The Hypersonics Group is a rapidly growing research group which has Australia’s only long duration hypersonic test facility. The ‘TUSQ’ Ludwieg tube is the core around which the group has been developed. The group is based at the UniSQ Toowoomba campus. Major activities include facility development, optical diagnostics, hypersonic inlet investiga-tions, supersonic combustion, hypersonic fluid-structure interaction, and field measurementsof rockets and hypersonic craft re-entering the atmosphere. Our innovative approaches to experimentation in hypersonics are world-leading and have attracted international sponsored research projects. We are the only civilian group outside of NASA who has a demonstrated track record of undertaking airborne observation missions to measure hypervelocity phenomena, having recently observed the Hayabusa2 capsule re-entry and the Tau Herculids meteor shower. The Hypersonics Group is an integral part of Innovative Launch, Automation, Novel Materials, Communications and Hypersonics (iLAuNCH) Hub which was awarded under the Australian Universities Trailblazer program.
Two PhD projects are available to develop unique experimental payloads for testing on hypersonic rocket systems.
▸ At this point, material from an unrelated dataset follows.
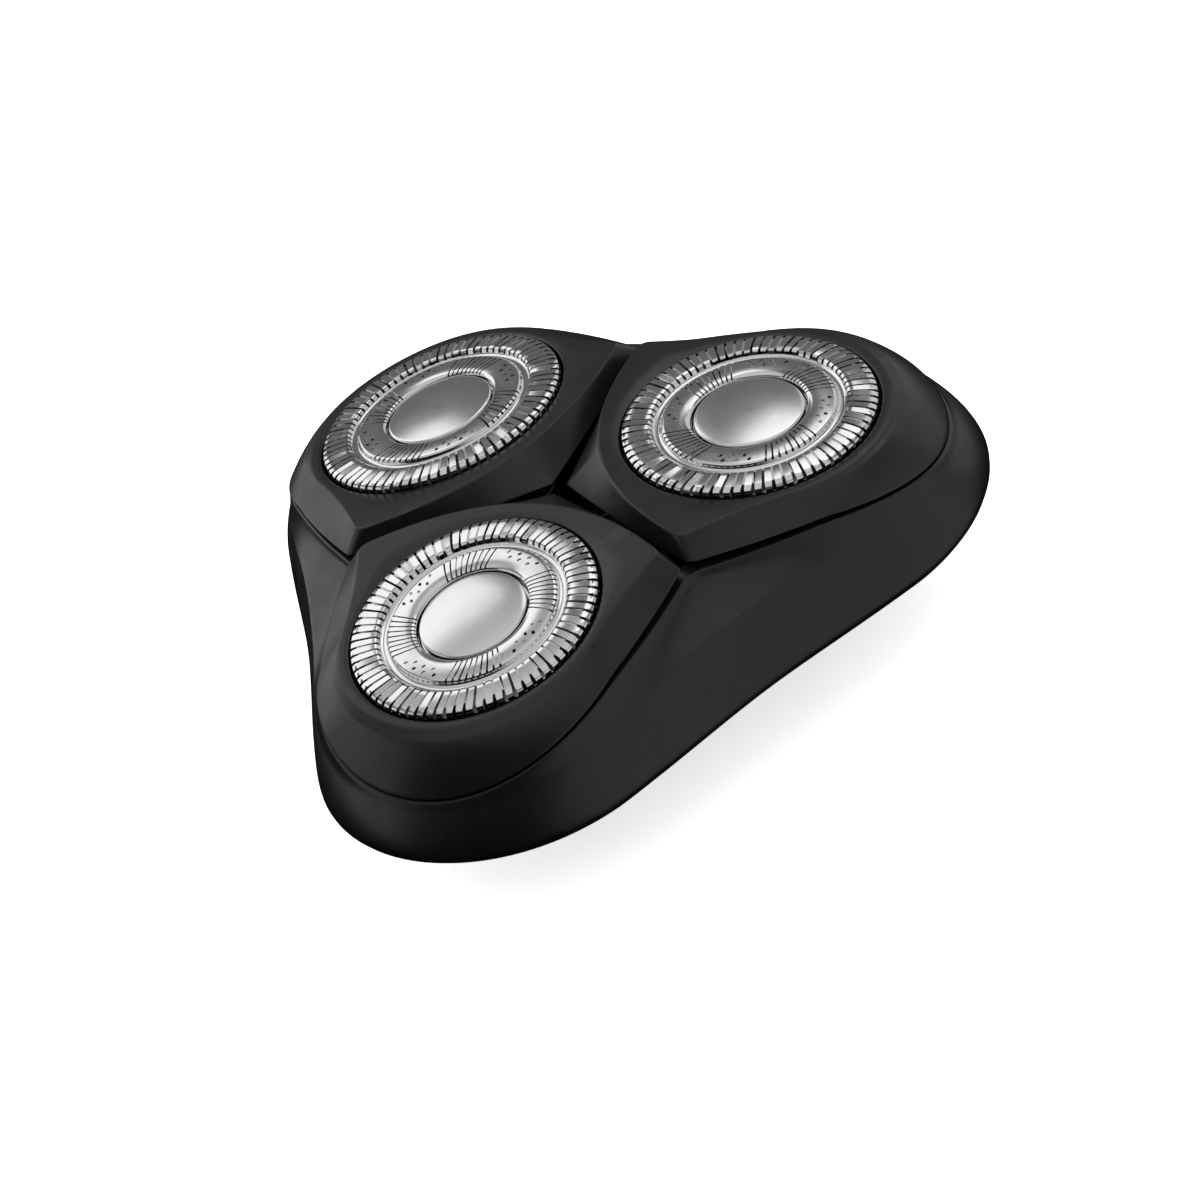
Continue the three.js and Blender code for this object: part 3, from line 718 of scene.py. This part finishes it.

Both topics will proceed through a combination of engineering analysis, modelling, computational simulation and laboratory work leading to ground-based experiments in the University’s hypersonic wind tunnel, ‘TUSQ’ in order to verify the suitability of the experimental payloads for flight testing. Under the Trailblazer project, it is also expected that there will be opportunities for actual flight testing of payloads that have been developed in each PhD project. Both topics will be supported by the iLAuNCH Hub and work will include close collaboration with local industry and international research partners.
Topic 1 will investigate the management of hypersonic boundary layer transition through the suppression and augmentation of naturally arising instabilities. The state of the boundary layer – whether it is laminar or turbulent – has a profound effect on the performance of hypersonic vehicles and each state holds benefits depending on the particular application. Extension of current capabilities for measurement of small-magnitude high-frequency fluctuations in boundary layers through surface pressure and heat flux is required, and integrating these measurements with novel suppression and augmentation devices that can be tested in both the ground-based facility (the wind tunnel) and during flight forms a core activity of the project.
Topic 2 will investigate modes of subsonic and supersonic combustion within a small, free-flying ramjet designed to operate between Mach 3 and Mach 5. Rotating detonation waves may offer combustion efficiency for ramjets operating at such speeds, but other modes of combustion may also be present, particularly during acceleration or deceleration phases, depending on the engine fuelling and mixing efficiency. Development a suitable fixed-geometry engine for operating within these speed limits, plus the development of viable strategies for engine management during speed and altitude changes is a key element of this project.